Politics and policy
Kenya invites bids for coal exploration blocks
- Seeks end to reliance on thermal and diesel-fired electricity
- Coal will also go to cement and steel plants
Kenya has invited investors to bid for the exploration and development of two coal blocks in the country's eastern region, the energy ministry said on Wednesday, as it pushes to diversify energy sources to meet growing demand for power.
Potential bidders must be able to show the ability to raise in excess of $200 million for investment and a track record of establishing projects with an output of at least 3,000 tonnes per day. Bids must be submitted no later than July 16.
Some of the coal will go to the cement and steel industries, which import 3.6 billion shillings ($40 million) of coal a year. The rest will be used for electricity generation, reducing reliance on thermal and diesel-fired plants to fill deficits in supply.

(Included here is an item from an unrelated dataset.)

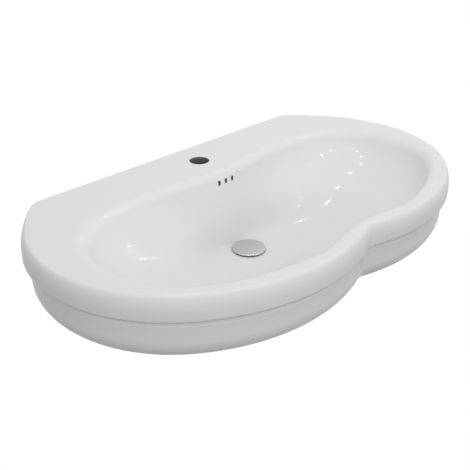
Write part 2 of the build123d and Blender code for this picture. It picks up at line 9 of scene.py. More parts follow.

The ministry awarded development rights for two blocks in the Mui basin, C and D, to China's Fenxi Mining Group in December last year. It said the new blocks it plans to lease out, A and B, lie in the same basin. Kenya estimates that block C contains a minimum of 400 million tonnes of coal.
Fenxi is expected to pay $3 million for block C and $500,000 for block D, in return for a renewable concession of 21 years, subject to approval by parliament.
Kenya has also received increased attention from oil and gas explorers after Britain's Tullow Oil found oil in Kenya, though the commercial viability of the find has yet to be determined.
On Wednesday, Australia's Pancontinental Oil and Gas and its partner FAR Ltd said they will start a seismic survey on their offshore Kenyan block, L6, on June 15. It aims to complete the survey by the end of the month at a cost of $13.67 million.